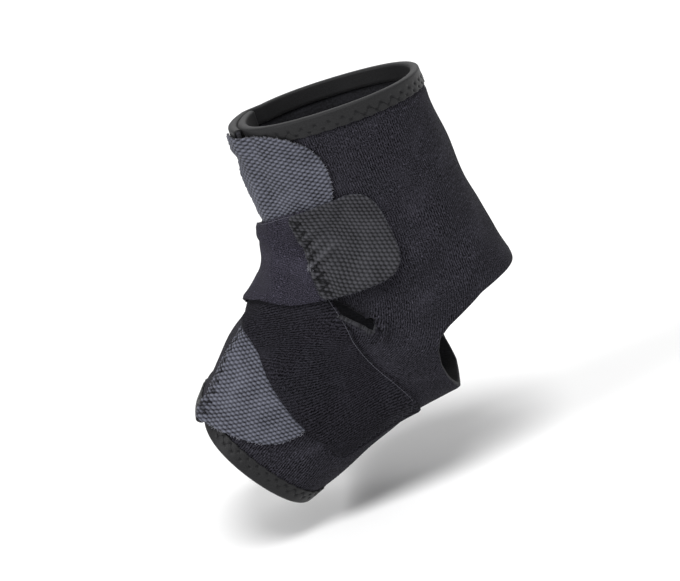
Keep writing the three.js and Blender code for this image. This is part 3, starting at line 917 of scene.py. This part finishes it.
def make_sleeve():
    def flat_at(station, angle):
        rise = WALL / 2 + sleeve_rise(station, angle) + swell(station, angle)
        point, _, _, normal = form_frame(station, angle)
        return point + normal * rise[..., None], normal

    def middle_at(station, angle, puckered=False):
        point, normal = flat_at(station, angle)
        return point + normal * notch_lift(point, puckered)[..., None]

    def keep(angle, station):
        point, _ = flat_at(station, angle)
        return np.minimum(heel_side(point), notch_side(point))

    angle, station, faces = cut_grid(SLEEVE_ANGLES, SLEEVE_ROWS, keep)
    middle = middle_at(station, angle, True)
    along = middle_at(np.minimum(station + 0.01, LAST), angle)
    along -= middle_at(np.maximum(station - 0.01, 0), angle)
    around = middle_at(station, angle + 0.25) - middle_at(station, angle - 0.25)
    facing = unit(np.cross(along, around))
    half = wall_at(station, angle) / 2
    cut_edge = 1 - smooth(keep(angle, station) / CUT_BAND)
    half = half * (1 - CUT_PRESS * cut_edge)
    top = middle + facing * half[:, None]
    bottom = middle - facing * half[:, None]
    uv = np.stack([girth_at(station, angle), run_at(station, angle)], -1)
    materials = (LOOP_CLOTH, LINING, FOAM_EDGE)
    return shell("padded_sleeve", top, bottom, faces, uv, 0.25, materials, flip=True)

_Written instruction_
Set down every line of the listing above again, exactly as given.

_Written solution_
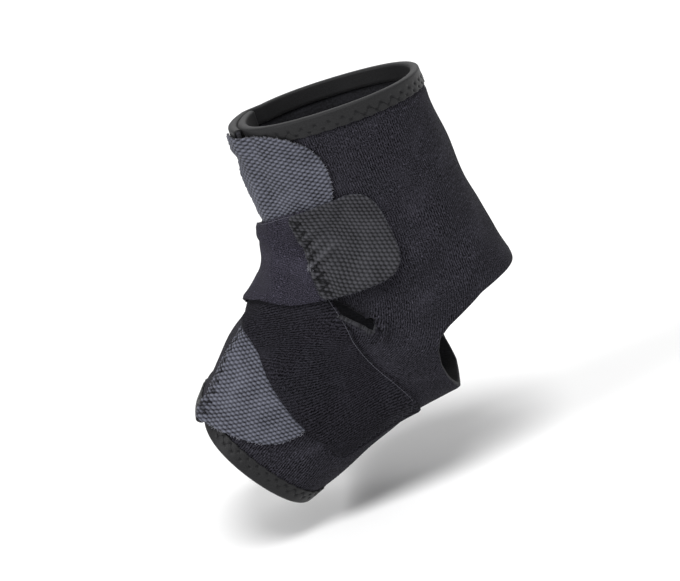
Keep writing the three.js and Blender code for this image. This is part 3, starting at line 917 of scene.py. This part finishes it.
def make_sleeve():
    def flat_at(station, angle):
        rise = WALL / 2 + sleeve_rise(station, angle) + swell(station, angle)
        point, _, _, normal = form_frame(station, angle)
        return point + normal * rise[..., None], normal

    def middle_at(station, angle, puckered=False):
        point, normal = flat_at(station, angle)
        return point + normal * notch_lift(point, puckered)[..., None]

    def keep(angle, station):
        point, _ = flat_at(station, angle)
        return np.minimum(heel_side(point), notch_side(point))

    angle, station, faces = cut_grid(SLEEVE_ANGLES, SLEEVE_ROWS, keep)
    middle = middle_at(station, angle, True)
    along = middle_at(np.minimum(station + 0.01, LAST), angle)
    along -= middle_at(np.maximum(station - 0.01, 0), angle)
    around = middle_at(station, angle + 0.25) - middle_at(station, angle - 0.25)
    facing = unit(np.cross(along, around))
    half = wall_at(station, angle) / 2
    cut_edge = 1 - smooth(keep(angle, station) / CUT_BAND)
    half = half * (1 - CUT_PRESS * cut_edge)
    top = middle + facing * half[:, None]
    bottom = middle - facing * half[:, None]
    uv = np.stack([girth_at(station, angle), run_at(station, angle)], -1)
    materials = (LOOP_CLOTH, LINING, FOAM_EDGE)
    return shell("padded_sleeve", top, bottom, faces, uv, 0.25, materials, flip=True)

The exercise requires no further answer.